1. A stackable produce container, comprising a bottom wall, first and second opposing side walls, and first and second opposing end walls, each of said first and second side walls including a bowed inner side panel and an outer side panel hingedly connected to each other along a rigid concave-shaped ledge, and each of said first and second end walls including an inner end panel and an outer end panel hingedly connected to each other along a rigid transverse edge.

2. The produce container of claim 1, further comprising a first pair of minor end flaps extending from opposing ends of said inner end panels and a second pair of minor end flaps extending from opposing ends of the other of said inner end panels, one of said first pair of minor end flaps and one of said second pair of minor end flaps being captured between said inner side panel and said outer side panel of said first side wall, the other of said first pair of minor end flaps and the other of said second pair of flaps being captured between said inner side panel and said outer side panel of said second side wall.

3. The produce container of claim 2 further comprising a plurality of minor side flaps extending from opposing ends of said outer side panel, said plurality of minor side flaps forming the outer corrugation layer of said produce container adjacent the corners of said produce container.

4. The produce container of claim 3, further including a plurality of stacking tabs and a plurality of stacking receptacles.

5. The produce container of claim 2, wherein each of said end walls forms at least one small vent spaced along the lengths of said end walls adjacent said bottom wall, each of said first and second end walls further forming a respective large opening above said small vent.

6. A one-piece blank for forming a stackable produce container, comprising a central rectangular panel having a first pair of opposing edges and a second pair of opposing edges, a first inner side panel hingedly connected to one of said first pair of opposing edges, a second inner side panel hingedly connected to the other of said first pair of opposing edges, a first inner end panel hingedly connected to one of said second pair of opposing edges, a second inner end panel hingedly connected to the other of said second pair of opposing edges, a first outer side panel hingedly connected to said first inner side panel along a pair of curved score lines forming a first concave-shaped ledge, a second outer side panel hingedly connected to said second inner side panel along a second pair of curved score lines forming a second concave-shaped ledge, a first outer end panel hingedly connected to said first inner end panel, and a second outer end panel hingedly connected to said second end panel.

7. The one-piece blank of claim 6, further including a first pair of minor side flaps extending from opposing ends of said first outer side panel, a second pair of minor side flaps extending from opposing ends of said second outer side panel, a first pair of minor end flaps extending from opposing ends of said first inner end panel, and a second pair of minor end flaps extending from opposing ends of said second inner end panel.

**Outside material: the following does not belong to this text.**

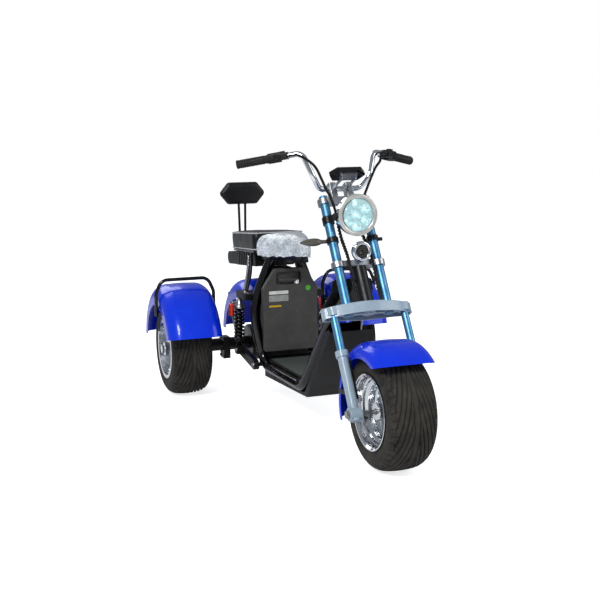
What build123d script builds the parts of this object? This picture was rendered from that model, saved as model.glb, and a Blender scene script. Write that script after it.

8. A method of forming a stackable produce container, said method comprising the steps of:

providing a one-piece blank including a bottom wall having a first pair of opposing edges and a second pair of opposing edges, a first inner side panel being hingedly connected to one of said first pair of opposing edges along fold lines, a second inner side panel being hingedly connected to the other of said first pair of opposing edges along fold lines, a first inner end panel being hingedly connected to one of said second pair of opposing edges along fold lines, a second inner end panel being hingedly connected to the other of said second pair of opposing edges along fold lines, said first inner side panel being hingedly connected to a first outer side panel, said second inner side panel being hingedly connected to a second outer side panel, said first inner end panel being hingedly connected to a first outer end panel, said second inner end panel being hingedly connected to a second outer end panel, a first pair of minor side flaps extending from opposing ends of said first outer side panel, a second pair of minor side flaps extending from opposing ends of said second outer side panel, a first pair of minor end flaps extending from opposing ends of said first inner end panel, and a second pair of minor end flaps extending from opposing ends of said second inner end panel,

folding said inner side panels upward approximately 90 degrees relative to said bottom wall;

folding said inner end panels upward approximately 90 degrees relative to said bottom wall;

folding said first pair of minor end flaps and said second pair of minor end flaps approximately 90 degrees relative to said end walls in an inward direction so that each minor end flap is adjacent one of said inner side panels;

folding said first outer side panel in a downward and outward direction to form a first ledge and secure two minor flaps between said first outer side panel and said first inner side panel and folding said second outer side panel in an outward direction to form a second ledge and secure two minor flaps between said second outer side panel and said second inner side panel; folding said first pair of minor side flaps and said second pair of minor side flaps approximately 90 degrees relative to said side walls in an inward direction so that each minor side flap is adhered to said end walls; and

folding said first outer end panel in a downward and outward direction to form a first end edge and folding said second outer end panel in a downward and outward direction to form a second end edge.

9. The method of claim 8, where said first outer end panel is attached to said first inner end panel and said second outer end panel is attached to said second inner end panel using adhesive.

10. The method of claim 8, where said first outer end panel is attached to said first inner end panel and said second outer end panel is secured to said second inner end panel using hand set locks.